Is the human race gradually evolving into a better version of itself? Scientific and technological advances aside, the historical evidence for this proposition is, at best, mixed. While cultural norms change, the 2,500-year-old dramas of the ancient Greeks still feel like accurate reflections of human behavior.
Yet most of us cling to the notion of human progress, insisting that our children will inhabit a more just society, or that our own contribution will make the world a better place. Why? Three social psychologists from the University of Amsterdam have come up with a reason: It makes it easier to accept the reality of our own deaths.
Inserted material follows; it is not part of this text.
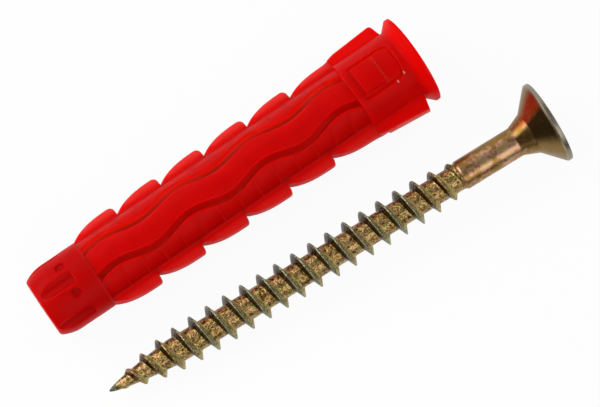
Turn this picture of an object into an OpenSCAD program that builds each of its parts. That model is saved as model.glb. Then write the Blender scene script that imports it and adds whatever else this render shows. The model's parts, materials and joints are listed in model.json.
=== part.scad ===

Not unlike religious faith, “belief in progress provides a protective existential buffer,” according to a paper just published in the Personality and Social Psychology Bulletin. Expanding on the ideas of Terror Management Theory, lead author Bastiaan T. Rutjens argues that the belief in progress, which can be traced back to such Enlightenment thinkers as Voltaire and Hume, is “a secular faith” that is “one way of pervading our world with meaning.”
The researchers tested this thesis with three experiments. In the first and most central of these, 33 female participants wrote a short essay describing their thoughts and feelings about one of two subjects: dental pain, or their own deaths. After performing several additional tasks, they read an essay arguing that human progress is an illusion.
Finally, they were asked a series of questions to determine the extent to which they agreed with the anti-progress argument. Those who had thought about their own mortality were significantly less likely to accept the argument than those who had opined about toothaches.
The researchers consider this particular defense mechanism a reasonably healthy psychological response. After all, they note, previous studies have found that when people are confronted with their own mortality, “they tend to rate individuals with different cultural beliefs as less intelligent” in an attempt to forge a feeling of solidarity with people of their own ethnicity or nationality.
In contrast, they note, belief in progress “generally seems to bear no such social disadvantages. There is no demonstrable group that explicitly challenges this belief, and therefore no ground for outgroup derogation and social conflict.”
So as a response to existential fears, faith in the future — whether justified or not — is preferable to turning on those who don’t share your world view. If more people took this route, we could even call it progress.